As a child growing up in my home village in Lundazi in Eastern Zambia in Southern Africa among the Tumbuka people, an incident changed my life forever. I was in the middle of a squabble with my little cousin that escalated into a risky duel with tiny twigs. My grandmother shouted at us to stop. We froze. She then said to me if I poked my little cousin in the eye or killed him, did I know what the Muzungu or white British colonial court messengers and police would do? They would swarm the village, slap painful metal handcuffs on me, and haul me away to jail. She said when you kill someone they will nyonga or hang you. Except nyonga has a much more ominous meaning in Tumbuka. Nyonga is when my grandmother and other women at the river were washing clothes and they would wring or twist them hard to remove the last drop of water. The thought that that’s what they would do to my neck if I accidentally murdered my little cousin scared me.
Then my grandmother said if I stole or broke the law, the same police would haul me to jail where they would feed me salt day and night as punishment. The idea of eating salt with nothing else for months and years just appalled me. From that moment onwards I decided that I would not fight, steal, kill, or break the law for fear that I would go to jail or worse be nyongad.
These thoughts were going through my mind many decades later sitting in my back yard during a North American afternoon in Bridgewater away from that little village. After weeks of relentless 95 degree heat days with oppressive humidity, this past Saturday was one of those rare near perfect summer days. I had slept well the previous night because the cooled down air had gently breezed through the shatters of our bedroom window. The sun was bright, the sky was blue with some scattered clouds and the humidity must have been down to zero. I couldn’t go to the office because the house keepers at my office were doing their annual summer August waxing of the floor. Everyone was forbidden to walk into the building until Monday. I joyfully worked in the yard all day; something that I could not have done days before because some men died of heat exhaustion risking mowing their lawn at noon in 100 degree humid temperatures in the North East.
I mowed, weed wacked, and I stared at the jungle of weeds that I was going to attack next in my vegetable garden, when it hit me. I wasn’t sweating or tired. Why was I wasting this precious day? That’s when I decided to just sit under the shade of the pine trees and really enjoy the day. There was no radio, no cell phone, no TV, no book. I heard and observed the different bright colored birds drinking and flying around my neighbor’s small drinking fountain.
Then a bunny rabbit hopped two feet into my yard maybe realizing the dogs Max and Nyika were inside the house. The rabbits and my neighbor’s three cats always play the chasing ritual with our two dogs. The rabbit just sat there wiggling its ears. Bees, butterflies, and other insects were busily buzzing around the large flowering hibiscus shrub that I had to trim three years ago. Then I saw a large bee. It rested on the clothes line next to the shrub for a split second then buzzed on the first flower. No, it was a humming bird.

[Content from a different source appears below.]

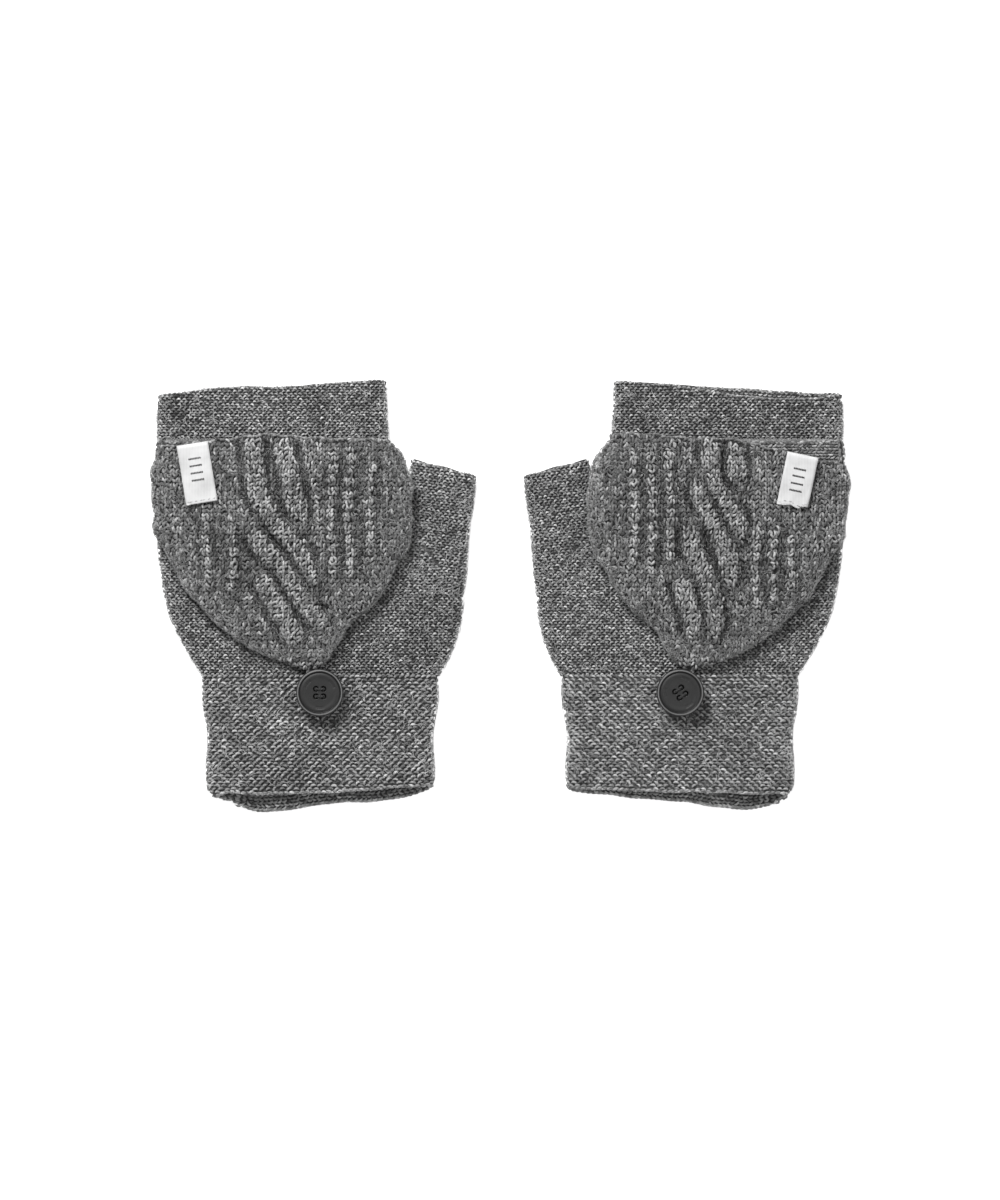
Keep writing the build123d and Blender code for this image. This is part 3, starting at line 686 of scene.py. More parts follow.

In spite of all of life’s endless problems I began to appreciate how lucky I was to experience that day, that moment of utter freedom, and serenity. This is the moment and time that I am glad I am not in lifeless jail walls in a twelve by sixteen cell with a toilet in the corner.
I thought of my grandmother, my parents, and all the people dead or alive that I care for in my life. My wife came out of the porch door with huge sliced pieces of chilled large watermelons. We devoured them with juices dripping to the grass. It was tempting to blurt to my wife that I was glad I was not in jail. But then I thought better of it.